[Task to carry out]: Repeat only the lines from the one containing "boughs = list(bough_lines())" through the one containing "imported = [obj", exactly as written, both ends included.

* Begin Provided data *

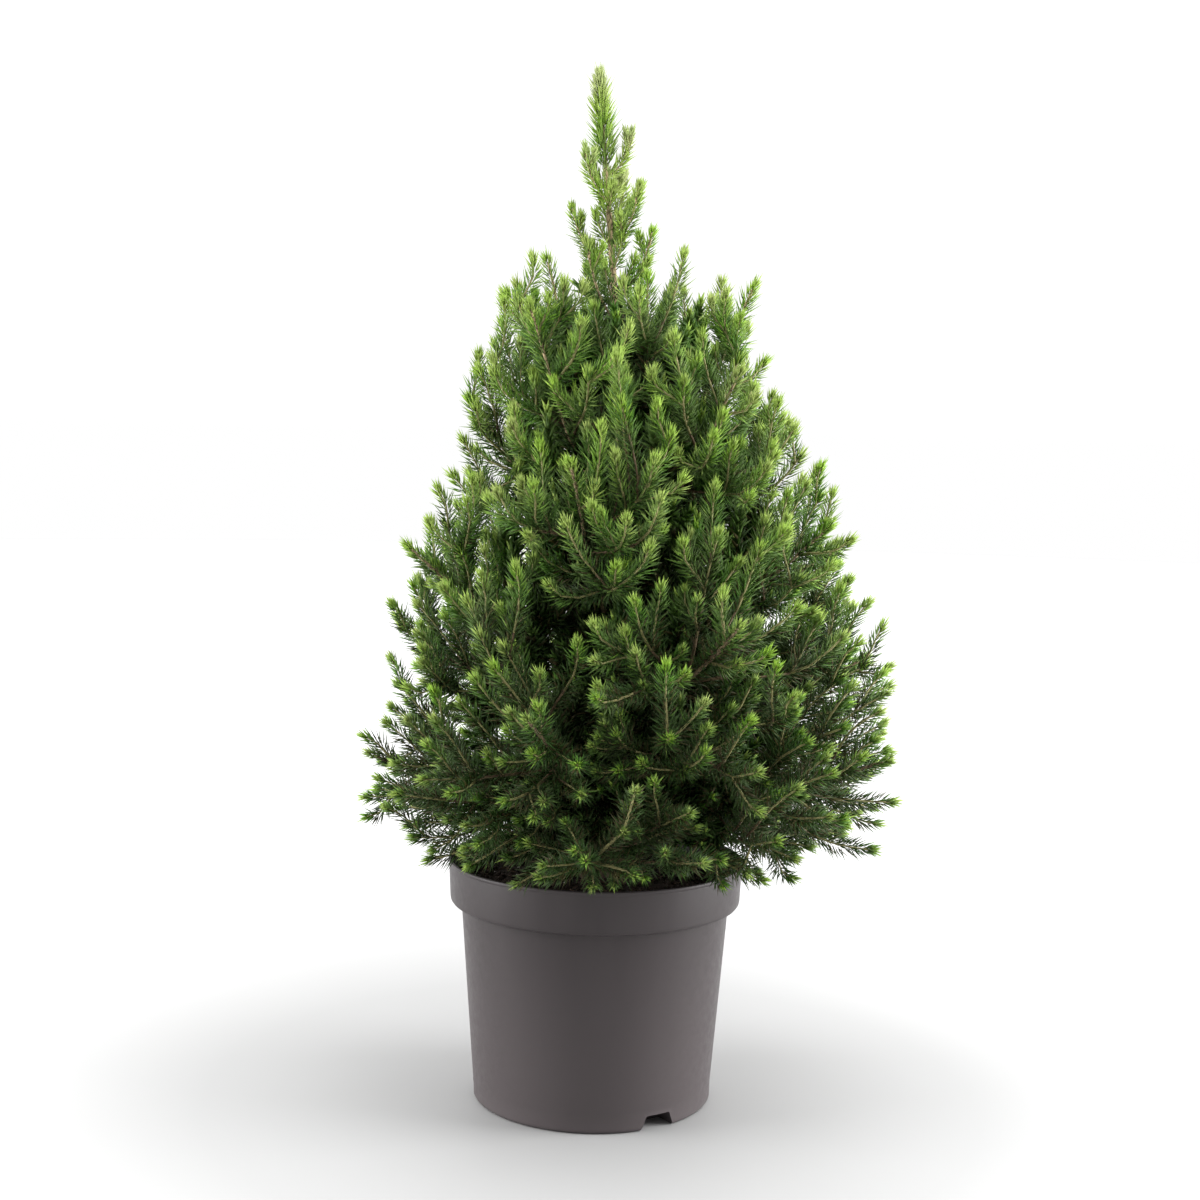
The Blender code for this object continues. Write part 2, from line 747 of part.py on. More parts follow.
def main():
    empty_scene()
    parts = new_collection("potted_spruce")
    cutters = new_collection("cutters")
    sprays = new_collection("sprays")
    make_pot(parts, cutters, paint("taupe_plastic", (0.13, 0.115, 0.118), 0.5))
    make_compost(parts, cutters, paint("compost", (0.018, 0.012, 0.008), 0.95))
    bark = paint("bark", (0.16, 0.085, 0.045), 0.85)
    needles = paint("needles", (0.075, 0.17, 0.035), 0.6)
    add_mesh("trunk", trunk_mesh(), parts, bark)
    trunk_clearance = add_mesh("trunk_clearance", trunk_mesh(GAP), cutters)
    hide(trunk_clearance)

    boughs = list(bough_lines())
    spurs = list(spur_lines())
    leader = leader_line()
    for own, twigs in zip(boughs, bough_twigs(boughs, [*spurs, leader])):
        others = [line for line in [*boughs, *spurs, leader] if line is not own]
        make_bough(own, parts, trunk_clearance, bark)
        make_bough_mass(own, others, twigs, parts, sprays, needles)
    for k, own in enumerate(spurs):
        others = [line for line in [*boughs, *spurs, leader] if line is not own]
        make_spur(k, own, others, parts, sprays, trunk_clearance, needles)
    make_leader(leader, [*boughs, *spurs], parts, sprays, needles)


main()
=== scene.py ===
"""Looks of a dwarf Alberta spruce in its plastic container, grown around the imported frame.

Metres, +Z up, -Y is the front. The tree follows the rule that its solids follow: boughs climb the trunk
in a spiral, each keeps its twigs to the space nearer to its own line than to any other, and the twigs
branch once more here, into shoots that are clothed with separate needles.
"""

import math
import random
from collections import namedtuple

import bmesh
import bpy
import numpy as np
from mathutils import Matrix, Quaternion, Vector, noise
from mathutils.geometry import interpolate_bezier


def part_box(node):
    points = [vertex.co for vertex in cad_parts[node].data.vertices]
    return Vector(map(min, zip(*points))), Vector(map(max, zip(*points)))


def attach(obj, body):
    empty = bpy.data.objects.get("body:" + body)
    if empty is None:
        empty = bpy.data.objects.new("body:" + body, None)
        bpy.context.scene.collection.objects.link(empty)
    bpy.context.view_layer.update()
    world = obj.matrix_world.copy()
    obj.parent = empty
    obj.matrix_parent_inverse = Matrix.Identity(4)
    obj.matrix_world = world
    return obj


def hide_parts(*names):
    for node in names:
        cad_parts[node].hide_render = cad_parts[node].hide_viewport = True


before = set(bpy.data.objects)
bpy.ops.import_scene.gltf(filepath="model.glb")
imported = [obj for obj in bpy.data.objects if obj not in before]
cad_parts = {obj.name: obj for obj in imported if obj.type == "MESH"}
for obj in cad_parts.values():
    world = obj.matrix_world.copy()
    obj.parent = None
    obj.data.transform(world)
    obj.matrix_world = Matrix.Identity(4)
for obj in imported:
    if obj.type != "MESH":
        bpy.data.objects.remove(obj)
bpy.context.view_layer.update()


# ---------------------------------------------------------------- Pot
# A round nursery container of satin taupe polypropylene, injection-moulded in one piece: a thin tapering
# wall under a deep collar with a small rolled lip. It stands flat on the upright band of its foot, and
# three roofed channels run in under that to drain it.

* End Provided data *

[Written response]:
    boughs = list(bough_lines())
    spurs = list(spur_lines())
    leader = leader_line()
    for own, twigs in zip(boughs, bough_twigs(boughs, [*spurs, leader])):
        others = [line for line in [*boughs, *spurs, leader] if line is not own]
        make_bough(own, parts, trunk_clearance, bark)
        make_bough_mass(own, others, twigs, parts, sprays, needles)
    for k, own in enumerate(spurs):
        others = [line for line in [*boughs, *spurs, leader] if line is not own]
        make_spur(k, own, others, parts, sprays, trunk_clearance, needles)
    make_leader(leader, [*boughs, *spurs], parts, sprays, needles)


main()
=== scene.py ===
"""Looks of a dwarf Alberta spruce in its plastic container, grown around the imported frame.

Metres, +Z up, -Y is the front. The tree follows the rule that its solids follow: boughs climb the trunk
in a spiral, each keeps its twigs to the space nearer to its own line than to any other, and the twigs
branch once more here, into shoots that are clothed with separate needles.
"""

import math
import random
from collections import namedtuple

import bmesh
import bpy
import numpy as np
from mathutils import Matrix, Quaternion, Vector, noise
from mathutils.geometry import interpolate_bezier


def part_box(node):
    points = [vertex.co for vertex in cad_parts[node].data.vertices]
    return Vector(map(min, zip(*points))), Vector(map(max, zip(*points)))


def attach(obj, body):
    empty = bpy.data.objects.get("body:" + body)
    if empty is None:
        empty = bpy.data.objects.new("body:" + body, None)
        bpy.context.scene.collection.objects.link(empty)
    bpy.context.view_layer.update()
    world = obj.matrix_world.copy()
    obj.parent = empty
    obj.matrix_parent_inverse = Matrix.Identity(4)
    obj.matrix_world = world
    return obj


def hide_parts(*names):
    for node in names:
        cad_parts[node].hide_render = cad_parts[node].hide_viewport = True


before = set(bpy.data.objects)
bpy.ops.import_scene.gltf(filepath="model.glb")
imported = [obj for obj in bpy.data.objects if obj not in before]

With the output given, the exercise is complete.